Maybe you want to reconcile yourself with a particular person. Then commit yourself
to practicing conscientiously. Step 7. Keeping your eyes gently closed throughout the practice,
begin to cultivate the feeling of loving kindness. There are many ways to do this. You might
recall previous times when the feeling arose, repeat a phrase that expresses loving kindness
(like “may I, you, or they be happy”), or imagine someone else communicating loving
kindness to you. Step 8. For the first phase of meditation, cultivate loving kindness towards
yourself. The way we feel about ourselves affects the way we treat others. Step 9. Many
people find it difficult to feel loving kindness towards themselves. Try imagining someone
who loves you expressing their love, and be completely open to this love.

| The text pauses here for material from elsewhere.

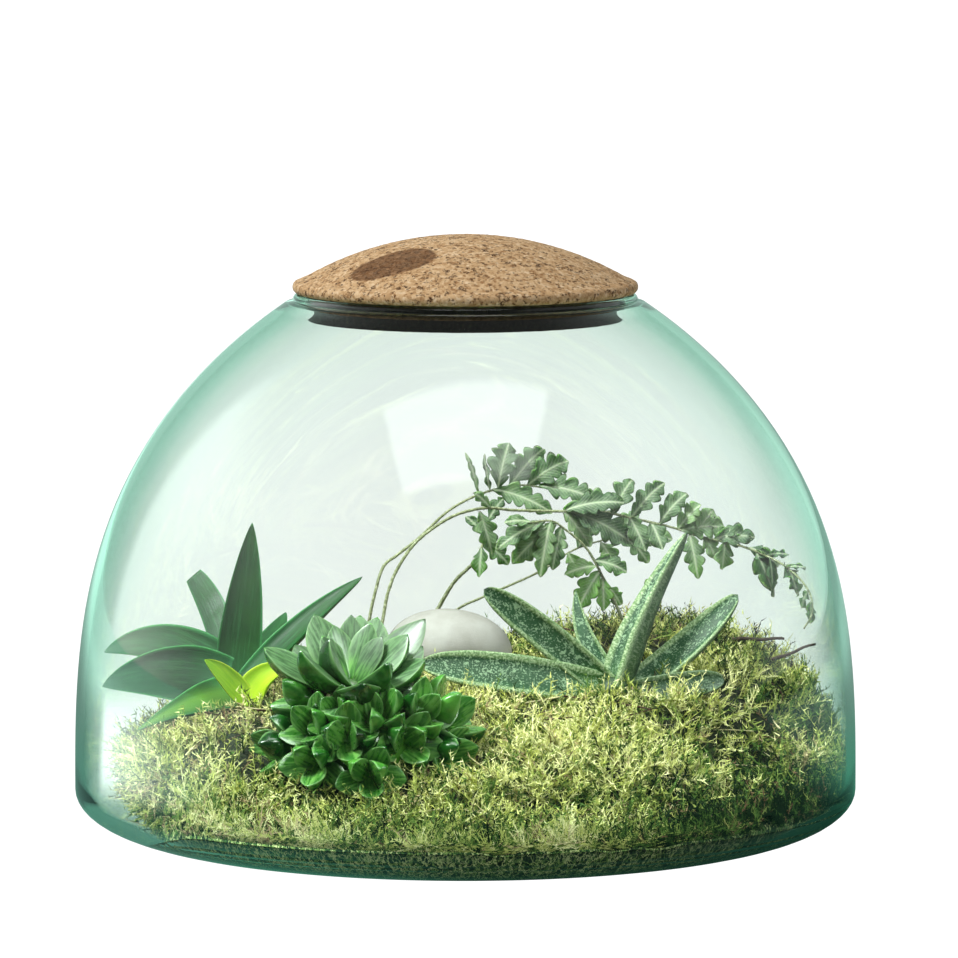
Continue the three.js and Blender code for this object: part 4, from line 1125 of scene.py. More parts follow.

Step 10. For
the second phase, cultivate loving kindness towards someone for whom you already have
positive feelings—a social acquaintance, an admired colleague, a respected teacher,
or a close friend. Reflect on that person’s good qualities, or visualize him or her radiating
joy. Especially at first, it can be best to focus on someone who is just a friend, rather
than a parent, child, or partner, because family relationships and sexual attraction
can complicate your feelings. Step 11. For the third phase, cultivate loving kindness
towards a neutral person who triggers neither like nor dislike. This should be somebody
you know or see regularly, for example a neighbor you nod hello to but about whom you have no
feelings one way or the other. Step 12. For the fourth phase, cultivate loving kindness
toward a hostile person, someone with whom you currently have difficulties. Many people
find that when they practice metta bhavana for a hostile person, they find their relationship
with that person improved. Step 13. For the fifth phase, cultivate loving kindness toward
yourself, your friend, and your enemy at the same time. Step 14. Extend your loving kindness
outward until it reaches all living things. To do this, think of people in different locations
across the globe going about their lives in various ways. Step 15. When you have completed
the fifth phase, sit quietly for a few seconds and reflect on your experience of meditation.
Step 16. Return gently to your life in the outside world. Remember that loving kindness
is not only practiced in meditation but also in life. Did you know Metta, or loving kindness,
is one of the four brahma-viharas, or sublime states of mind.